Supplied material:

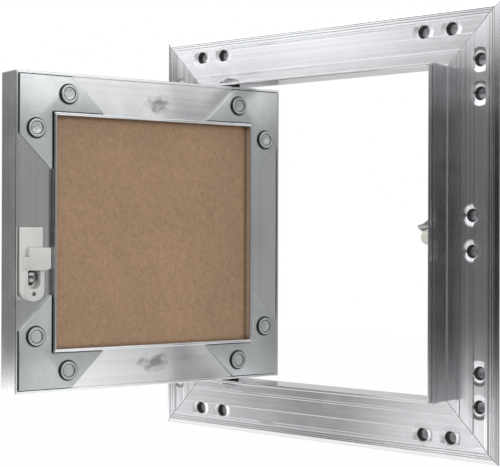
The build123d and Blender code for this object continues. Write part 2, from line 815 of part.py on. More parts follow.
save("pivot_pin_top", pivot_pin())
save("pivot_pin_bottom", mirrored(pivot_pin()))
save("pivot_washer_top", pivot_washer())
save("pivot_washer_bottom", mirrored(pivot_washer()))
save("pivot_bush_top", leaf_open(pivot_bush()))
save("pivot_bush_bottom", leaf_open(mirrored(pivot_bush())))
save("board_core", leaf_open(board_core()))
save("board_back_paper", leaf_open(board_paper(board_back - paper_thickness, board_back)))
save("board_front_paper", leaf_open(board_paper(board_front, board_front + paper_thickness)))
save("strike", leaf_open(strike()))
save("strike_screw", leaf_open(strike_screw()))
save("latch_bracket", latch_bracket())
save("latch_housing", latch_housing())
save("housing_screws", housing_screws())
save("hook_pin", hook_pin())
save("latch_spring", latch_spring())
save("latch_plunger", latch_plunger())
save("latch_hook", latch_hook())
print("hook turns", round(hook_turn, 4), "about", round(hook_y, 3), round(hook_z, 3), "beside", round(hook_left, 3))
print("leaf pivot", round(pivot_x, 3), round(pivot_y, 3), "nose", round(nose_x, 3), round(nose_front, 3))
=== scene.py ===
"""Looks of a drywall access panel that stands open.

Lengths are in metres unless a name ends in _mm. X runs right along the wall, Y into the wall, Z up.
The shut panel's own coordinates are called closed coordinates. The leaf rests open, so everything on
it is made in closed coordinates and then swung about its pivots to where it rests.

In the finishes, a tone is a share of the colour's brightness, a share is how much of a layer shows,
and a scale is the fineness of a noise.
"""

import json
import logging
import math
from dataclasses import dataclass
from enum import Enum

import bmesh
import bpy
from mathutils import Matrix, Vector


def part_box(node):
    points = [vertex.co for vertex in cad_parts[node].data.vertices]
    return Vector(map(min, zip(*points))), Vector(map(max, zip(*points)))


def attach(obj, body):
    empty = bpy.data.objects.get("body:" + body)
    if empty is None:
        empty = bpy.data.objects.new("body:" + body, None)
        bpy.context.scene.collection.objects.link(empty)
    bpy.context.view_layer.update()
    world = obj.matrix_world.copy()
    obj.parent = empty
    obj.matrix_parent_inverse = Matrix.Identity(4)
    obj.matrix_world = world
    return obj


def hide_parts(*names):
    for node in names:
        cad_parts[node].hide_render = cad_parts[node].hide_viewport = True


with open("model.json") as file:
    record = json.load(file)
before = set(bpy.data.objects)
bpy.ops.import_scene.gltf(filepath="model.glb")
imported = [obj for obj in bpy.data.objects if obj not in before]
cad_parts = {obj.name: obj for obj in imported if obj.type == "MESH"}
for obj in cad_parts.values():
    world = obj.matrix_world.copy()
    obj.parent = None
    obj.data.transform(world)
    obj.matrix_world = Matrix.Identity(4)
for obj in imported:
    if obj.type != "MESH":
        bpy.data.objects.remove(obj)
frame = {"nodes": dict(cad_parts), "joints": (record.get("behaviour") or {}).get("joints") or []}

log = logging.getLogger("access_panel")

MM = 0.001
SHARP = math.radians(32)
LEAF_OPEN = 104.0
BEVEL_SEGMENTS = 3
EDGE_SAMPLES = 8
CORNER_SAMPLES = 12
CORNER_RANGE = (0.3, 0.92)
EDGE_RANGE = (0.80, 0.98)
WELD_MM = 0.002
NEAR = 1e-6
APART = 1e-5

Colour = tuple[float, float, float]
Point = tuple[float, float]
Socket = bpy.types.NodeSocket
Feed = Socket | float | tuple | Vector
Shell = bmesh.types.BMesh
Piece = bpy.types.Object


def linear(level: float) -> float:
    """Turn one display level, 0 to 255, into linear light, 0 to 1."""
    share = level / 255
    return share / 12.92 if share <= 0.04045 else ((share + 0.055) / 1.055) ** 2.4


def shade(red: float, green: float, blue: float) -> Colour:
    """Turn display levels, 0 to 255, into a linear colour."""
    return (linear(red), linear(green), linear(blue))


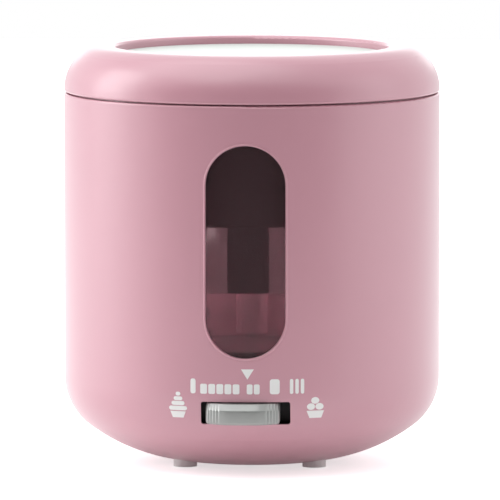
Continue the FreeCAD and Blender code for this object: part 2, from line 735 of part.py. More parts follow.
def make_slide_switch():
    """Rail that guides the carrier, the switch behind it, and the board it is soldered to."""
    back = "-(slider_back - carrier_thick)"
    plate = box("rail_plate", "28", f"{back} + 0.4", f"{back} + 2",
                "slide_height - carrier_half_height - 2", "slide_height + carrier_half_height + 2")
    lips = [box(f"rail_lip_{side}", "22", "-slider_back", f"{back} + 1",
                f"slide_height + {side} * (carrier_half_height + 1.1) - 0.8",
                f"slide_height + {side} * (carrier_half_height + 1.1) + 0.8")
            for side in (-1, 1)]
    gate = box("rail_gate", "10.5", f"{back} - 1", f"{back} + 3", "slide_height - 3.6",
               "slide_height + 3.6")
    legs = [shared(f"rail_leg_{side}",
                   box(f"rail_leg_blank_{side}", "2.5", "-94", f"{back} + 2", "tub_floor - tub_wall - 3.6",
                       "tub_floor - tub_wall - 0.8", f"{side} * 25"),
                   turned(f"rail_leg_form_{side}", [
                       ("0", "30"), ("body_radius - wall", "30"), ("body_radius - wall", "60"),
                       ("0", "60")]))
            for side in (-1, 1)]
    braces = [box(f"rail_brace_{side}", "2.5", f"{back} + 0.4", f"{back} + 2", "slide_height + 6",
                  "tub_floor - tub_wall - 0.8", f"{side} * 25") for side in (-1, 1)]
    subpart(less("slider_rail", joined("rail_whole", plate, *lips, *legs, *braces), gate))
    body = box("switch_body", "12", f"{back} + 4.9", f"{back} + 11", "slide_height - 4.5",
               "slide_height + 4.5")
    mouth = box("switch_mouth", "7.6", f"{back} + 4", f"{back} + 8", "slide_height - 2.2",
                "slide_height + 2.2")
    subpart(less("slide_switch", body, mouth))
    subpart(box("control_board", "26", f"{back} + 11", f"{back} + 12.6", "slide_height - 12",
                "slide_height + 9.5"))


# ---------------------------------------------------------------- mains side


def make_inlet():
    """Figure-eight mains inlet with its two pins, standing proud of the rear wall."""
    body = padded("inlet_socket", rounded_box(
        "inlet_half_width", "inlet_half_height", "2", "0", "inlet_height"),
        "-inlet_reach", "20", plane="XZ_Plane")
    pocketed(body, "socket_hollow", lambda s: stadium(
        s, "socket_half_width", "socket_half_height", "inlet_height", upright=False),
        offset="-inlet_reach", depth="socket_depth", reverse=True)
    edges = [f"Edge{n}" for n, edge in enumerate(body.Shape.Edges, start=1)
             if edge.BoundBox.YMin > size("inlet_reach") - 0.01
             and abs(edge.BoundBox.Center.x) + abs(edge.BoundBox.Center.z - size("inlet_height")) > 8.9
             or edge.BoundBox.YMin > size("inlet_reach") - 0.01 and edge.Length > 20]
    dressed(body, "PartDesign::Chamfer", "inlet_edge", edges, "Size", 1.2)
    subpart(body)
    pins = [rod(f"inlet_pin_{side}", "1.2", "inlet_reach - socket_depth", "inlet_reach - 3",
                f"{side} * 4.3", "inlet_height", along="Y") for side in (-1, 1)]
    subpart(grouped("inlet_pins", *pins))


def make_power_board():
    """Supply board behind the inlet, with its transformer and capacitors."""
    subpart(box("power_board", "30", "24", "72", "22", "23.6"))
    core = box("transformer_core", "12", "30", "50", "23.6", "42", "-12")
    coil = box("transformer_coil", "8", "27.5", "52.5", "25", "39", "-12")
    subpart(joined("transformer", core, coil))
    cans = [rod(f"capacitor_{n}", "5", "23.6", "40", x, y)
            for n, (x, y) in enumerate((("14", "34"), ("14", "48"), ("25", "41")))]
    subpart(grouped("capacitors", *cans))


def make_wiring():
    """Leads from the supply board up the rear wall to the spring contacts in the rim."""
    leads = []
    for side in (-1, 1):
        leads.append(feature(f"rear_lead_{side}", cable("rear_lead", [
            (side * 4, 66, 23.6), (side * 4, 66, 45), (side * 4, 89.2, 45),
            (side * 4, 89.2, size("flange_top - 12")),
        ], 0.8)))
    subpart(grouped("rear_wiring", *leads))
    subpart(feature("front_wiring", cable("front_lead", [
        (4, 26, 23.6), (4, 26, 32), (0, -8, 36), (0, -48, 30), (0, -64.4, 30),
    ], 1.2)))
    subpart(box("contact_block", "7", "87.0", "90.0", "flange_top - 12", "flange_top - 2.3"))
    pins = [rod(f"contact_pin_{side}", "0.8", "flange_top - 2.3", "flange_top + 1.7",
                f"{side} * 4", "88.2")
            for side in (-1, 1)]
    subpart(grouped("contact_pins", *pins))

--

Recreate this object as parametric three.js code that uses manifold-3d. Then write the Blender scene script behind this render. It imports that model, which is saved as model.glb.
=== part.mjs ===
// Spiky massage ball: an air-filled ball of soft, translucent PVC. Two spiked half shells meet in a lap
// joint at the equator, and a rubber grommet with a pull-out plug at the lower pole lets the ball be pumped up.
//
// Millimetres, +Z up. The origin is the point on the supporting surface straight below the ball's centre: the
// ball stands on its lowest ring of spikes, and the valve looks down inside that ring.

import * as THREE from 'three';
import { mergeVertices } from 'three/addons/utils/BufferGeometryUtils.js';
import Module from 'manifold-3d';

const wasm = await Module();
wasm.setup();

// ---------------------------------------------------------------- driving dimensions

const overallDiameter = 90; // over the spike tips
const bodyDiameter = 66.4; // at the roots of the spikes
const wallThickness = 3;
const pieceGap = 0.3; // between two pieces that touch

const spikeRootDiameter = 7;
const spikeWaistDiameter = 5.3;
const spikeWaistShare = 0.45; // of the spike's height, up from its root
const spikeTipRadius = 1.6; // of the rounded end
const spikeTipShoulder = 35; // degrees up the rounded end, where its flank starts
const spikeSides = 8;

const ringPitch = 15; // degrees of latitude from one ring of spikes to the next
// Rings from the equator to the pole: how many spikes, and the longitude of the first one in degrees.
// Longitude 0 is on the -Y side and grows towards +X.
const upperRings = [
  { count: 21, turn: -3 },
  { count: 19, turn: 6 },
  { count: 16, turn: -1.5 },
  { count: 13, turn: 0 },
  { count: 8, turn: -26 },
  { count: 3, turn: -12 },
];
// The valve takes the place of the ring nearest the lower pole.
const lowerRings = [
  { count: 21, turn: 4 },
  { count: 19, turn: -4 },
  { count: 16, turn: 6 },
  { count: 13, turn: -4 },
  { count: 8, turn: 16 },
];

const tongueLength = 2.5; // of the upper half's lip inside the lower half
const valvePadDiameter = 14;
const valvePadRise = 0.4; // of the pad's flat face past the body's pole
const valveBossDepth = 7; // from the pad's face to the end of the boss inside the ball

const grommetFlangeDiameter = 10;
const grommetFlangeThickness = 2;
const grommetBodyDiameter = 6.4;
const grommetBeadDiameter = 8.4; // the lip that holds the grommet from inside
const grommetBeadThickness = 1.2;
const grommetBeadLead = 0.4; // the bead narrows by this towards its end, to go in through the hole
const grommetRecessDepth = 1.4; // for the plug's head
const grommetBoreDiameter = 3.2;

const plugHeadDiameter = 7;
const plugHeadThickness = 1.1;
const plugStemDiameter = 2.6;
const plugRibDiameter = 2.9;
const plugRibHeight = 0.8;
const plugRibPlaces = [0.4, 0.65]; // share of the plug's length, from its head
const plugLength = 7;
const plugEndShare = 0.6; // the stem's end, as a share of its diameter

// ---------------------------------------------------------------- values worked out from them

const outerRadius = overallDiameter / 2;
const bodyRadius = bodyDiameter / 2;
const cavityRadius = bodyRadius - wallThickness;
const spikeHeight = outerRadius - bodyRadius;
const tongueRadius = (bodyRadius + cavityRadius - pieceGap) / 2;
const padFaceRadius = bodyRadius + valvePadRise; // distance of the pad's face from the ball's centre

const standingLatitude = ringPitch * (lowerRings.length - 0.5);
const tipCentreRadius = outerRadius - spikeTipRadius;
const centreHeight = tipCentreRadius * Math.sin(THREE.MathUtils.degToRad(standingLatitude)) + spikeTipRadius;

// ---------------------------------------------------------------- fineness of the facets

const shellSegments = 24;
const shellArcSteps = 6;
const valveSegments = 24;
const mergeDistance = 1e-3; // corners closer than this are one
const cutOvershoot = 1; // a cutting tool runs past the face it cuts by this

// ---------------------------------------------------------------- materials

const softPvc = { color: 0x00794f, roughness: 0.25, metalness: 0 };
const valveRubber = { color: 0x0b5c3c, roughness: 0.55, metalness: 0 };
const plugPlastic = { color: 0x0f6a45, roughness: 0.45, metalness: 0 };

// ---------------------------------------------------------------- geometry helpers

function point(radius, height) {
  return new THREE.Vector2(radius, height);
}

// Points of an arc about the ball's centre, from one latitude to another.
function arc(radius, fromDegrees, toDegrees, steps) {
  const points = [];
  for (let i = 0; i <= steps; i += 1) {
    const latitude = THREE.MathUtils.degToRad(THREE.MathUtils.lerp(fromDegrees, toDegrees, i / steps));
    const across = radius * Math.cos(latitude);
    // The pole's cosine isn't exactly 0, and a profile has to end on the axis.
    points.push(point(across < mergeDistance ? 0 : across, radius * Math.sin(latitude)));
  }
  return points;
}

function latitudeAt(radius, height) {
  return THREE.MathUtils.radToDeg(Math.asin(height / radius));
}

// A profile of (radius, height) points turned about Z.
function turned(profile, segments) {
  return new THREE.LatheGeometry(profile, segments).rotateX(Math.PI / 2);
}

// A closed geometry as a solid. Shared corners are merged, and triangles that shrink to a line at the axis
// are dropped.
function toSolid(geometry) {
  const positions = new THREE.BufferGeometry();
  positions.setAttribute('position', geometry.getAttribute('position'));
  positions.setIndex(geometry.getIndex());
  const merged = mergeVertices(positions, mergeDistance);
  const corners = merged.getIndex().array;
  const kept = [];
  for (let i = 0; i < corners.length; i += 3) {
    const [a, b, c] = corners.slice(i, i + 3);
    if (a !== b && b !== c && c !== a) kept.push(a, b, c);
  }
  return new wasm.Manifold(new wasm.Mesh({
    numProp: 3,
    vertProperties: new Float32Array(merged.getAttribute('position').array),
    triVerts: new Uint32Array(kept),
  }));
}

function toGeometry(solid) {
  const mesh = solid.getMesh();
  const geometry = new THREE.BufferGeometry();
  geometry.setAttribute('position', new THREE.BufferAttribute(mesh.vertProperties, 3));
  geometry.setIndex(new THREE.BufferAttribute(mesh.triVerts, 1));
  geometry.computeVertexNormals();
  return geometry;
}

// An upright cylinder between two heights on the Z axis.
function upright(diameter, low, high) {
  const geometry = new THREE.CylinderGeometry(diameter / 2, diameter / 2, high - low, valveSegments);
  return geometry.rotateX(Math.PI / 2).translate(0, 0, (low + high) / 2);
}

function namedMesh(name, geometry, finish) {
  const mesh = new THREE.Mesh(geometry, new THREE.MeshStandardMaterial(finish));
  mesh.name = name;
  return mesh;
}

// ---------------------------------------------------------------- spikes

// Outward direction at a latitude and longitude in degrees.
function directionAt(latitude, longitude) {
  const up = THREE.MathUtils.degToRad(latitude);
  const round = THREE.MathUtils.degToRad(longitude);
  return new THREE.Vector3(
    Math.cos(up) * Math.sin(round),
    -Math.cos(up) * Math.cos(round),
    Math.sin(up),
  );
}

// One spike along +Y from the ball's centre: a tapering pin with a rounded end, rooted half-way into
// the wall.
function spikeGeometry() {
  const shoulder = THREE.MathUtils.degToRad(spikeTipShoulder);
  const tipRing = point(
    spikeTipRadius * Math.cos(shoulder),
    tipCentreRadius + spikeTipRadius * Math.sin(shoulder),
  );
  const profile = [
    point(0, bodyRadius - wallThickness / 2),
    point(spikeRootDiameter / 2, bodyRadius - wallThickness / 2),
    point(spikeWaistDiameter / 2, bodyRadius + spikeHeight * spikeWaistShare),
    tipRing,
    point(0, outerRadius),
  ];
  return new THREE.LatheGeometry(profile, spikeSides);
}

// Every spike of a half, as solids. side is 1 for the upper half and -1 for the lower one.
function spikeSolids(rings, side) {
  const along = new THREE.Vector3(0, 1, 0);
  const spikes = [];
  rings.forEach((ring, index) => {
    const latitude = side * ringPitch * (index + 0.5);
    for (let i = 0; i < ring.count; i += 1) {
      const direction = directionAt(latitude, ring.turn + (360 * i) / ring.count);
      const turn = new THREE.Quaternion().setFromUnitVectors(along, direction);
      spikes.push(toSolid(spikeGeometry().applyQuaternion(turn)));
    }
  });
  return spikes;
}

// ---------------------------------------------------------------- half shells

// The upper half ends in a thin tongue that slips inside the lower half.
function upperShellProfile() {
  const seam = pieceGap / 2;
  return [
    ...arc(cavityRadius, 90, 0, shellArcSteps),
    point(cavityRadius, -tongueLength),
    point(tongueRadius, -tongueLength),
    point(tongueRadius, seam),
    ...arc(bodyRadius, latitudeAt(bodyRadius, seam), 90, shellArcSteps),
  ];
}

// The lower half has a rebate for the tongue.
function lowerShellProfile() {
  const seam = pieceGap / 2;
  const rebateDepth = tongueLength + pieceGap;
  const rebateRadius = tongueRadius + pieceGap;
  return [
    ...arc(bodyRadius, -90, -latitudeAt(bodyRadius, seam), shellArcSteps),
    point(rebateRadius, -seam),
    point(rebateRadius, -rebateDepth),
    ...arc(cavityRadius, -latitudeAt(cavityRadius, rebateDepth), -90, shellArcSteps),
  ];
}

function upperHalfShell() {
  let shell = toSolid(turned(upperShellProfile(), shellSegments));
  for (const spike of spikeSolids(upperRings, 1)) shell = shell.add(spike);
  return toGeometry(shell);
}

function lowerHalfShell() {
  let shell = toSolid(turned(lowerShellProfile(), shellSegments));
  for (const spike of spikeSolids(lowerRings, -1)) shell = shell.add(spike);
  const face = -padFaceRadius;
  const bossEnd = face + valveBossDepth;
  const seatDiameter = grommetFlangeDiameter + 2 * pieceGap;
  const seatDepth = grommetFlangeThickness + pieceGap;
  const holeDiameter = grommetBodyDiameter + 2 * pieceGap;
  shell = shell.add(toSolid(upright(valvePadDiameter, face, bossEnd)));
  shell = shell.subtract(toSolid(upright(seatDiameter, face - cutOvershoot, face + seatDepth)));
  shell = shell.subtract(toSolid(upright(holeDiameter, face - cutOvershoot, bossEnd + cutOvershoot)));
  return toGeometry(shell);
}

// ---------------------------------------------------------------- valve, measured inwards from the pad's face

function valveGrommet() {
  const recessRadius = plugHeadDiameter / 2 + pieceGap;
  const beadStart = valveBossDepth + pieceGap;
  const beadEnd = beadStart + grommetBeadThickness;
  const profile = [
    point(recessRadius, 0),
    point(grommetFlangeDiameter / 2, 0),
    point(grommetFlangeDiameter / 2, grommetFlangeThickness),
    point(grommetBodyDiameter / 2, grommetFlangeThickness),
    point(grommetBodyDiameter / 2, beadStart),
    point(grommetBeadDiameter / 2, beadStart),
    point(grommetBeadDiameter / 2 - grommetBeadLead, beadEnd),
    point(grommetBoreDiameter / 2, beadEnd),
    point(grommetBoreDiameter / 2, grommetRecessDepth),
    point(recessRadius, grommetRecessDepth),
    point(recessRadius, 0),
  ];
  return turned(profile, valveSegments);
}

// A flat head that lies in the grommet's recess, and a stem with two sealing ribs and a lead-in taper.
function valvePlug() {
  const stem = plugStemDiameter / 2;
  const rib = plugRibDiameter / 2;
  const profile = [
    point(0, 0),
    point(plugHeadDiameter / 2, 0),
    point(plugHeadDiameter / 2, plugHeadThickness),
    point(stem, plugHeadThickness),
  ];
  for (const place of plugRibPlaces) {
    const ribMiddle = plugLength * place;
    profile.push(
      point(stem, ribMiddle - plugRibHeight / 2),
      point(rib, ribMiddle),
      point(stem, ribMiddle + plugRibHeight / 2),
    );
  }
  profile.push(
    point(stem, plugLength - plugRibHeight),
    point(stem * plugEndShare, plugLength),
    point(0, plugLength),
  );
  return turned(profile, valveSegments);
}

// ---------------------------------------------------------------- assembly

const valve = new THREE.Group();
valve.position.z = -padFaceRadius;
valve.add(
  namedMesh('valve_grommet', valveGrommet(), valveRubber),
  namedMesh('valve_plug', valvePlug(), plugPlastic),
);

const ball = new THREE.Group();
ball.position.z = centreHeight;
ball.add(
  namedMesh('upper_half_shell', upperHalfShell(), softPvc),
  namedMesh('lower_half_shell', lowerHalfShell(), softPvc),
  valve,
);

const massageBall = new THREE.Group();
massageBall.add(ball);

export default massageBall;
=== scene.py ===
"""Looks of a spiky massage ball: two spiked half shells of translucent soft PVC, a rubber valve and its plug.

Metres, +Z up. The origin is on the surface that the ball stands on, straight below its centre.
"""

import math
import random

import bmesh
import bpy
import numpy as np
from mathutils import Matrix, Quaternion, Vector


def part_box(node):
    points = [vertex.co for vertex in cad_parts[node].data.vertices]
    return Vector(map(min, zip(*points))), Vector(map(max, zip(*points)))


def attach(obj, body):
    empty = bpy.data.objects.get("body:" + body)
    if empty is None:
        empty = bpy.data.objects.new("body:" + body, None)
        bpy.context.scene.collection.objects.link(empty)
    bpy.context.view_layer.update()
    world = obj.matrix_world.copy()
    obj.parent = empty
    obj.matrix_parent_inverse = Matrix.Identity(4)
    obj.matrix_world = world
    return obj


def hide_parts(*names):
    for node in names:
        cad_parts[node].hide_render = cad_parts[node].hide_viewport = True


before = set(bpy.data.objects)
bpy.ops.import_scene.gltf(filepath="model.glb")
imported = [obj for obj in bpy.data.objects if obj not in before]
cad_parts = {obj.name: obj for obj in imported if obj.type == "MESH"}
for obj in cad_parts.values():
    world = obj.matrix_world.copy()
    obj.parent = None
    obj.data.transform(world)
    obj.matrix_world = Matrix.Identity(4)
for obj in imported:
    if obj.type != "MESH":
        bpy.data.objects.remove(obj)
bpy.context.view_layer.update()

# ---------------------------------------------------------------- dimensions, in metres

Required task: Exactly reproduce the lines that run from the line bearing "const ball = new THREE.Group();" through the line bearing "import random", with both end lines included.

Final answer:
const ball = new THREE.Group();
ball.position.z = centreHeight;
ball.add(
  namedMesh('upper_half_shell', upperHalfShell(), softPvc),
  namedMesh('lower_half_shell', lowerHalfShell(), softPvc),
  valve,
);

const massageBall = new THREE.Group();
massageBall.add(ball);

export default massageBall;
=== scene.py ===
"""Looks of a spiky massage ball: two spiked half shells of translucent soft PVC, a rubber valve and its plug.

Metres, +Z up. The origin is on the surface that the ball stands on, straight below its centre.
"""

import math
import random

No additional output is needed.